WHAT TO WORK ON – Give the data again exactly, from its opening line through the line in which "from mathutils import Vector" appears.
━━ INFORMATION PROVIDED
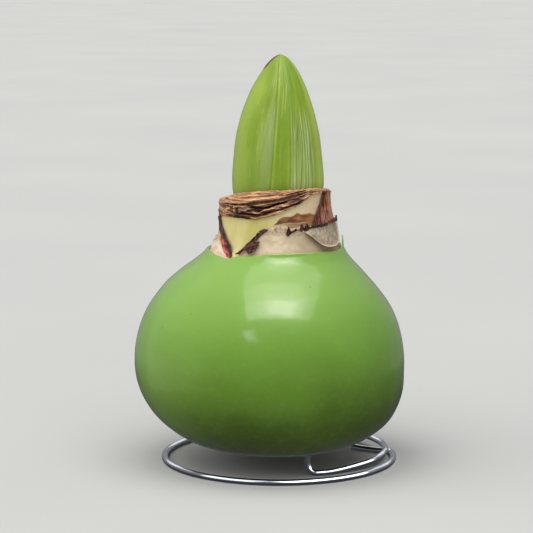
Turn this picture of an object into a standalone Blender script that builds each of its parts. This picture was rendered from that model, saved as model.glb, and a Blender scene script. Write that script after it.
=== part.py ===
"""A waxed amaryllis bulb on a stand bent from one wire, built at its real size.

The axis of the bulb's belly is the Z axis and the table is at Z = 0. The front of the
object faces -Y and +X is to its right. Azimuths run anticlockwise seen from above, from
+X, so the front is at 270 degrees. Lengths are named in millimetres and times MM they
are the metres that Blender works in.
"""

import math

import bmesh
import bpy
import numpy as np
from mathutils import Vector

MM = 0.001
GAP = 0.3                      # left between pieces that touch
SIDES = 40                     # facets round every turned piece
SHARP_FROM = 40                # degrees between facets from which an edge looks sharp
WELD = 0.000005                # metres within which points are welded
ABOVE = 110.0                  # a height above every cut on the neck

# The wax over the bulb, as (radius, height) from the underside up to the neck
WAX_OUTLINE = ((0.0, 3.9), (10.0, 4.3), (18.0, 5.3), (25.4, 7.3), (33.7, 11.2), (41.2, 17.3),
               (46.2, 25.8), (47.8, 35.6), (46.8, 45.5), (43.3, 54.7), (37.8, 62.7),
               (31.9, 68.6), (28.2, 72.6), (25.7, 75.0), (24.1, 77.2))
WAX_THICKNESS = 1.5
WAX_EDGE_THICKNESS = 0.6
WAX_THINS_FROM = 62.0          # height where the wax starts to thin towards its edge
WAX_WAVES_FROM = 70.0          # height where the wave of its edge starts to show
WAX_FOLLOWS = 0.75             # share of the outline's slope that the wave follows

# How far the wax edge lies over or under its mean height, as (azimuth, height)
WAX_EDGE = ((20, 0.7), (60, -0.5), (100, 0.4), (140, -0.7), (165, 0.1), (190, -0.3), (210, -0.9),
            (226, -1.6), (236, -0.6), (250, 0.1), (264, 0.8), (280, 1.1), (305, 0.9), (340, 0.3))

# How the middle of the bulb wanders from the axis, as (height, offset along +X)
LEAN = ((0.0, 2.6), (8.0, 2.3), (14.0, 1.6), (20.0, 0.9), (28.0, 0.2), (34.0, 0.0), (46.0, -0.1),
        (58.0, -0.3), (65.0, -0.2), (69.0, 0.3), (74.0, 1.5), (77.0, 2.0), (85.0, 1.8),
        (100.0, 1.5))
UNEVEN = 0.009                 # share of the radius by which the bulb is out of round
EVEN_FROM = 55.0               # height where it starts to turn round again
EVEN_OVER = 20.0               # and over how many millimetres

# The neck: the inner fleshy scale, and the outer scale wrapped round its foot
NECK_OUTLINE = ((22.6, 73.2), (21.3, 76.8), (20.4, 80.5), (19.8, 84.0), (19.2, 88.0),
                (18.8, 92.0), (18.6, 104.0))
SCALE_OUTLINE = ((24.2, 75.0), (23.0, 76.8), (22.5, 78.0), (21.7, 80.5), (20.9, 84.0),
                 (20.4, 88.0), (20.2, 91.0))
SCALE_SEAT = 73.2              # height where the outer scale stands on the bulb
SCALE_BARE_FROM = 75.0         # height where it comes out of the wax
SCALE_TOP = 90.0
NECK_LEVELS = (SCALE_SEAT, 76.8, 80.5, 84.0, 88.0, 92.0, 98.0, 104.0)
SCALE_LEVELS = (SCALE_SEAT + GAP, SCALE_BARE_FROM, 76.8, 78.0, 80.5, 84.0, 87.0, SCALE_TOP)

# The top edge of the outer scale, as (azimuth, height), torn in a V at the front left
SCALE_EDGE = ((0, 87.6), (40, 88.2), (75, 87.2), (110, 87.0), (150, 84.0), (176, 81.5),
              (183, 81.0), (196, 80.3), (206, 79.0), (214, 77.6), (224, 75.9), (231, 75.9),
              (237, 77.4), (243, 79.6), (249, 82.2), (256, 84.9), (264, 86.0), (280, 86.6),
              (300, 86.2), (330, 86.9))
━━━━
WRITTEN ANSWER –
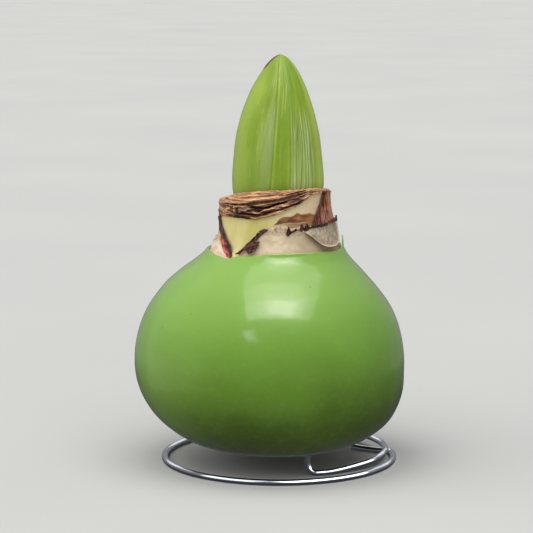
Turn this picture of an object into a standalone Blender script that builds each of its parts. This picture was rendered from that model, saved as model.glb, and a Blender scene script. Write that script after it.
=== part.py ===
"""A waxed amaryllis bulb on a stand bent from one wire, built at its real size.

The axis of the bulb's belly is the Z axis and the table is at Z = 0. The front of the
object faces -Y and +X is to its right. Azimuths run anticlockwise seen from above, from
+X, so the front is at 270 degrees. Lengths are named in millimetres and times MM they
are the metres that Blender works in.
"""

import math

import bmesh
import bpy
import numpy as np
from mathutils import Vector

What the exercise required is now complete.